Erath racial composition as of 2020
| Race | Number | Percentage |
|---|---|---|
| White (non-Hispanic) | 1,694 | 83.53% |
| Black or African American (non-Hispanic) | 130 | 6.41% |
| Native American | 6 | 0.3% |
| Asian | 89 | 4.39% |
| Other/Mixed | 97 | 4.78% |
| Hispanic or Latino | 52 | 2.56% |

The 2020 United States census counted 2,028 people, 830 households, and 509 families in Erath. The population density was 1,154.2 per square mile (445.7/km^{2}). There were 928 housing units at an average density of 528.2 per square mile (203.9/km^{2}). The racial makeup was 84.12% (1,706) white or European American (83.53% non-Hispanic white), 6.41% (130) black or African-American, 0.3% (6) Native American or Alaska Native, 4.39% (89) Asian, 0.0% (0) Pacific Islander or Native Hawaiian, 0.49% (10) from other races, and 4.29% (87) from two or more races. Hispanic or Latino of any race was 2.56% (52) of the population.

Of the 830 households, 35.8% had children under the age of 18; 36.4% were married couples living together; 38.0% had a female householder with no spouse or partner present. 31.7% of households consisted of individuals and 14.8% had someone living alone who was 65 years of age or older. The average household size was 2.5 and the average family size was 3.0. The percent of those with a bachelor's degree or higher was estimated to be 15.3% of the population.

25.4% of the population was under the age of 18, 8.3% from 18 to 24, 24.5% from 25 to 44, 25.0% from 45 to 64, and 16.8% who were 65 years of age or older. The median age was 39.0 years. For every 100 females, there were 115.5 males. For every 100 females ages 18 and older, there were 125.0 males.

The 2016–2020 5-year American Community Survey estimates show that the median household income was $37,198 (with a margin of error of +/- $10,630) and the median family income was $40,341 (+/- $16,273). Males had a median income of $41,250 (+/- $16,514) versus $25,595 (+/- $5,021) for females. The median income for those above 16 years old was $29,938 (+/- $5,893). Approximately, 16.1% of families and 17.1% of the population were below the poverty line, including 21.8% of those under the age of 18 and 23.3% of those ages 65 or over.

Historical population
| Census | Pop. | Note | %± |
| 1900 | 215 |  | — |
| 1910 | 575 |  | 167.4% |
| 1920 | 713 |  | 24.0% |
| 1930 | 895 |  | 25.5% |
| 1940 | 1,408 |  | 57.3% |
| 1950 | 1,514 |  | 7.5% |
| 1960 | 2,019 |  | 33.4% |
| 1970 | 2,024 |  | 0.2% |
| 1980 | 2,259 |  | 11.6% |
| 1990 | 2,428 |  | 7.5% |
| 2000 | 2,187 |  | −9.9% |
| 2010 | 2,114 |  | −3.3% |
| 2020 | 2,028 |  | −4.1% |
| 2025 (est.) | 1,932 | Decrease | −4.7% |
U.S. Decennial Census

==Economy==
Erath is home to Henry Hub, an important junction of natural gas pipeline systems. Natural gas prices in North America are more or less set at this junction.

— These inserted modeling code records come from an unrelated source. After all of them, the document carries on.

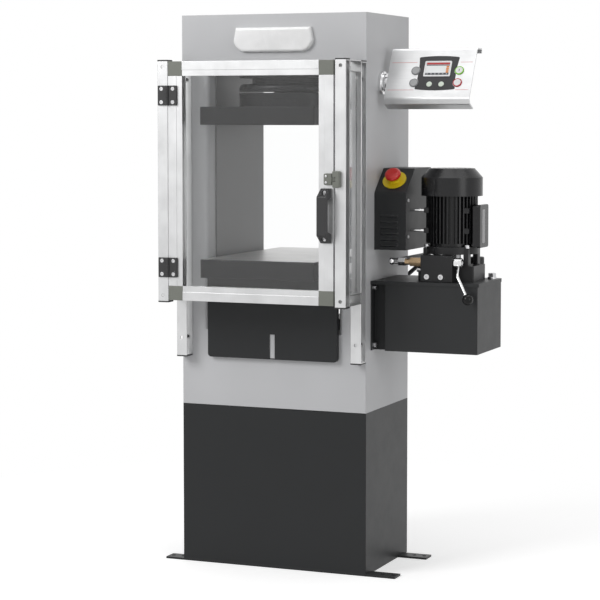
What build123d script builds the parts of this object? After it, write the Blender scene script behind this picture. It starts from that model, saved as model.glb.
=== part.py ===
from build123d import *
import math
import os

# Floor-standing compression testing machine with its guard, hydraulic unit, control box and console.
# Millimetres. +X is the operator's right, +Y goes to the back, +Z is up.
# The origin is on the floor, under the centre of the frame.

# Frame and base
frame_width = 500.0
frame_depth = 310.0
frame_top = 1394.5
base_height = 407.5
base_wall = 4.0
base_notch_left = -7.0
base_notch_right = 155.0
base_notch_depth = 3.0
column_width = 73.0
window_bottom = 600.0
window_top = 1252.0
window_edge_radius = 12.0
frame_edge_radius = 2.0

# Foot bars
foot_bar_width = 42.0
foot_bar_thickness = 5.0
foot_reach_left = 50.0
foot_reach_right = 77.0
rear_foot_inset = 30.0
foot_hole_diameter = 11.0
foot_hole_margin = 12.0
foot_inner_hole_pitch = 27.0

# Load train, on the frame's centre line
cylinder_diameter = 290.0
cylinder_bottom = 440.0
cylinder_collar_height = 26.0
cylinder_collar_diameter = 262.0
ram_diameter = 220.0
ram_clearance = 0.08
ram_bottom = 520.0
lower_platen_bottom = 738.7
lower_platen_thickness = 46.8
platen_width = 305.0
platen_depth = 510.0
upper_platen_bottom = 1119.0
upper_platen_thickness = 45.0
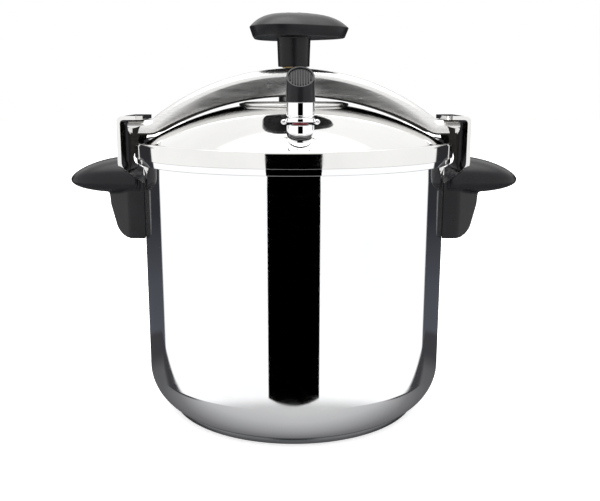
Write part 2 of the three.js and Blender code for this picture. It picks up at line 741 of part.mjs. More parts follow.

The "Henry" hub is so named for its location in the Henry hamlet of Erath, which was named after the Henry High School that stood there until damage from flooding due to Hurricane Rita forced its closure and demolition. This school was named for its benefactor, William Henry, who originally immigrated from Copenhagen, Denmark as Ludwig Wilhelm Kattentidt, circa 1840, then dropped the surname and used his father's middle 'Heinrich' for his surname of Henry. There are Henry descendants in the area to this day.

It was customary for benefactors to sponsor schools; there were quite a few similarly sponsored schools in Vermilion Parish around that time. Being that long ago and in a rural area, with schools sometimes sponsored even in homes, there was great variation in what was offered to how many, and it often changed over time. Records say that the Henry school was founded in 1877, and apparently became a high school in 1896 because it celebrated its centennial in 1996.

In 1992, the Vermilion Parish school district reorganized the schools. Students transferred to Erath High, and Henry High became an elementary school. Then on September 24, 2005 (less than a month after Hurricane Katrina), Hurricane Rita smashed the parish and ruined the school. The area was also hit hard three years later by Hurricane Ike, and the main building was finally razed around March 2009. Likewise, St. John Catholic Church across the street had its rectory damaged; it is being replaced with a new building elevated to meet new flood standards as of early 2014.

When land for the Henry school was bequeathed, it was stipulated for education into perpetuity, or to be returned to the heirs. The gymnasium was salvaged and is still used by the school district to this day. A Google Earth comparison of, for example, February 28, 2006, to April 23, 2012, at the intersection of Highways 330 and 689 shows a parking lot where the main school was, and the church's rectory gone, but the gymnasium in clear use by child sports organizations and other groups.

==Notable people==
- Dylon Hoffpauir, NFL Cheerleader for the New Orleans Saints and head cheer & dance coach at Loyola University New Orleans
- Dudley J. LeBlanc, served in legislature and ran for governor on three occasions.
- Doris Leon "D. L." Menard, songwriter, performer, and recording artist
- Elijah Mitchell, NFL running back for the Kansas City Chiefs.